We adopted this approach and implemented it on our model. Our modified model for multi-scale approach looks like below. The initial results look encouraging for a setup without the perspective map, but a detailed analysis has not been done to present the results.

Applications

As we already mentioned before, since the object density sum to one, integration of all density values in the image equals to the overall object count in the image.

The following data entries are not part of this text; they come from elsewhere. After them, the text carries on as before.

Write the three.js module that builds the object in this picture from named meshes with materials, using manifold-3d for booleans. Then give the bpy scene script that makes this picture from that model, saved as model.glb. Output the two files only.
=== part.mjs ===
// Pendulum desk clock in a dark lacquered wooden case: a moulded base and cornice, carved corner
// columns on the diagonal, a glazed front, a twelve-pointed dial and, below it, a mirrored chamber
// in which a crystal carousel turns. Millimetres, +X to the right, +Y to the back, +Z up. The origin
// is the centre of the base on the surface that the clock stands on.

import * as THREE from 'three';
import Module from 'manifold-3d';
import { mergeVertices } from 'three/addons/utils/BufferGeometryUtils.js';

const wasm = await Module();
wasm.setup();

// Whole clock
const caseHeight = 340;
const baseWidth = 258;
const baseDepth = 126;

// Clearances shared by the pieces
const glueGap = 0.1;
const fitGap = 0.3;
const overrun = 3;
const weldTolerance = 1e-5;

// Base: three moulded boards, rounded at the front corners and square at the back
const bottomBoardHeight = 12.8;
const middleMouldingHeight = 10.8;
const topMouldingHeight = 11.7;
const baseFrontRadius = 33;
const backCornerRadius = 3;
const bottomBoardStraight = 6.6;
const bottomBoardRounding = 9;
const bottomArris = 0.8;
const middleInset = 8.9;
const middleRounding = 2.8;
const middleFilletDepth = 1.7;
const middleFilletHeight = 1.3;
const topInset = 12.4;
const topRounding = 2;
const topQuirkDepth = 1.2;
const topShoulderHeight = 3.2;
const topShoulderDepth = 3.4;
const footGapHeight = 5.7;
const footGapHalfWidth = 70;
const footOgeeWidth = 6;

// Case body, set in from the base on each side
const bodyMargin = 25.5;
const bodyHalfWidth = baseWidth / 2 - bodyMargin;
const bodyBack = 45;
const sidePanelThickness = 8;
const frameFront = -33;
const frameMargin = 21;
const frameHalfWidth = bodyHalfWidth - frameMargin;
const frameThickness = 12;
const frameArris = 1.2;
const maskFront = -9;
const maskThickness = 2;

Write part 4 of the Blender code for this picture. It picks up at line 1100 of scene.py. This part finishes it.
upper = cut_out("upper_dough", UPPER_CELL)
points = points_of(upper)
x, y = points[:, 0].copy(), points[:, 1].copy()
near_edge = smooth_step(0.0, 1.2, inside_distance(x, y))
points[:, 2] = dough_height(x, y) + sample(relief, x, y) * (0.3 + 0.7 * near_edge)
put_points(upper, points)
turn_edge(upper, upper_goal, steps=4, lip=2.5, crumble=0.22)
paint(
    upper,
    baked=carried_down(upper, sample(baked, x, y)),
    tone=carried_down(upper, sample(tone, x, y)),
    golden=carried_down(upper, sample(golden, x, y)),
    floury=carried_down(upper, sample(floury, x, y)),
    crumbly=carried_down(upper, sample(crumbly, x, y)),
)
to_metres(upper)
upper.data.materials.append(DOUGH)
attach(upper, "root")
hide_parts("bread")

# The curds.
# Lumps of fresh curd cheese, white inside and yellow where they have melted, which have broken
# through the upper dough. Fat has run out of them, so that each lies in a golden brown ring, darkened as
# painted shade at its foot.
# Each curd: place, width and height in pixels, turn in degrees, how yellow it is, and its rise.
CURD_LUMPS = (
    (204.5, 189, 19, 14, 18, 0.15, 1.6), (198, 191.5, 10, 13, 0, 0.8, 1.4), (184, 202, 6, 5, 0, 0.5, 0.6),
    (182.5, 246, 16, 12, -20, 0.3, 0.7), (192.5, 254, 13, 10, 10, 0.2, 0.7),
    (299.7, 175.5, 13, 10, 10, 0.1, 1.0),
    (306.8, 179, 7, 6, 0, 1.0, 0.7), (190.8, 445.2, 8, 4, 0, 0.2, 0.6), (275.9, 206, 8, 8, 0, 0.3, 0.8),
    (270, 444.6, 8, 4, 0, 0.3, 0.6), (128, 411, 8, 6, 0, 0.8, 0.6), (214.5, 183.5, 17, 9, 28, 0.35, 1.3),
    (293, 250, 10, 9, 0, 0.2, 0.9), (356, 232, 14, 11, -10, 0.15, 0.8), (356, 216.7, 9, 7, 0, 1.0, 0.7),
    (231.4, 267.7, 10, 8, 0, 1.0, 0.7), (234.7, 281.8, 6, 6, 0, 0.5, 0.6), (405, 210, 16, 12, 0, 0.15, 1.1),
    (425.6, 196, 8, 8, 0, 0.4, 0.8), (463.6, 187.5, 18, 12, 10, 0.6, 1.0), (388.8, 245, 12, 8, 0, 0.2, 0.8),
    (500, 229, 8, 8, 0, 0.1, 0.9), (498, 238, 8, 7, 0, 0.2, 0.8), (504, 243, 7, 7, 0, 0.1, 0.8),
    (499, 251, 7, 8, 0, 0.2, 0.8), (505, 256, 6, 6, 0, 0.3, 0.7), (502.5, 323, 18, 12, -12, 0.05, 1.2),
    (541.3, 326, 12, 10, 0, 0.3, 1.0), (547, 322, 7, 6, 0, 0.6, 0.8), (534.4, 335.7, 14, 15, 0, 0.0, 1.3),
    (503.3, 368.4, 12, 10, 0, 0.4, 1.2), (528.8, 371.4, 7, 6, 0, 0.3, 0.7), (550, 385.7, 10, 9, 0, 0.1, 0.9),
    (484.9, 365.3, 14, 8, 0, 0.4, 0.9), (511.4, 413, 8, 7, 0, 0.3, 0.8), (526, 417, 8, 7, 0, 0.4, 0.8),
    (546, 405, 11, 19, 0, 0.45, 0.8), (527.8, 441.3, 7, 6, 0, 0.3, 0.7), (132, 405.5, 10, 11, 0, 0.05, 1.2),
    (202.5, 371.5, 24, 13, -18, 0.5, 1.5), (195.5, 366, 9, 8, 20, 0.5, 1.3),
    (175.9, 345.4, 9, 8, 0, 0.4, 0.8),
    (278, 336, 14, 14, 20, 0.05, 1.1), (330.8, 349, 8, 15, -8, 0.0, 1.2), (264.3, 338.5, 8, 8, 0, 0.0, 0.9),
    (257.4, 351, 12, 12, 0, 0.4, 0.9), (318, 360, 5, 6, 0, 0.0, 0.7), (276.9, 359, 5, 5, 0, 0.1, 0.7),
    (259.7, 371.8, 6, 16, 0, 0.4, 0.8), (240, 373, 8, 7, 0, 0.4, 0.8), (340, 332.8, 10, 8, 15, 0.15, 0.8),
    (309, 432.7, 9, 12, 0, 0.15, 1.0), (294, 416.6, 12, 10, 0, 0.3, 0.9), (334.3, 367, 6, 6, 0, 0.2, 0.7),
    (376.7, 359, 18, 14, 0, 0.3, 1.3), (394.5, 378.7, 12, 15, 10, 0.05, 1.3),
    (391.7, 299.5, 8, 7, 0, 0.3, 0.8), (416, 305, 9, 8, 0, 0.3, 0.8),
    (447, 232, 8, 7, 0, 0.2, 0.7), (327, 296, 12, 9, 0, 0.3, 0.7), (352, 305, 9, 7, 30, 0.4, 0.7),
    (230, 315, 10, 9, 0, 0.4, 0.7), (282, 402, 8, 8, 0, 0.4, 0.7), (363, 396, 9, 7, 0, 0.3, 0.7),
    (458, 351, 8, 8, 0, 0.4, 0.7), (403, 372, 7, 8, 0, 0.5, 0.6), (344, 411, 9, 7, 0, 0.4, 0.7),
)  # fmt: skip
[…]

Our goal of estimating accurate peaks and preserving spatial information will useful for Object Detection and Object Tracking.

Reference

[1] Victor Lempitsky and Andrew Zisserman. Learning To Count Objects in Images. Advances in Neural Information Processing Systems, 2010.
[2] Daniel O ̃noro-Rubio and Roberto J. L ́opez-Sastre. Towards perspective-free object counting with deep learning. ECCV, 2016.
[3] Cong Zhang, Hongsheng Li, Xiaogang Wang, Xiaokang Yang. Cross-scene Crowd Counting via Deep Convolutional Neural Networks. CVPR, 2015.
[4] Di Kang, Zheng Ma, Antoni B. Chan. Beyond Counting: Comparisons of Density Maps for Crowd Analysis Tasks - Counting, Detection, and Tracking. arXiv 2017.
[5] Lokesh Boominathan, Srinivas S S Kruthiventi, R. Venkatesh Babu. CrowdNet: A Deep Convolutional Network for Dense Crowd Counting. ACM, 2016.
[6] Mark Marsden, Kevin McGuinness, Suzanne Little and Noel E. O’Connor. Fully Convolutional Crowd Counting On Highly Congested Scenes. arXiv, 2016.
[7] Lingke Zeng, Xiangmin Xu, Bolun Cai, Suo Qiu, Tong Zhang. Multi-scale Convolutional Neural Networks for Crowd Counting. arXiv, 2017.
[8] Guanbin Li, Yizhou Yu. Visual Saliency Based on Multiscale Deep Features. arXiv, 2015.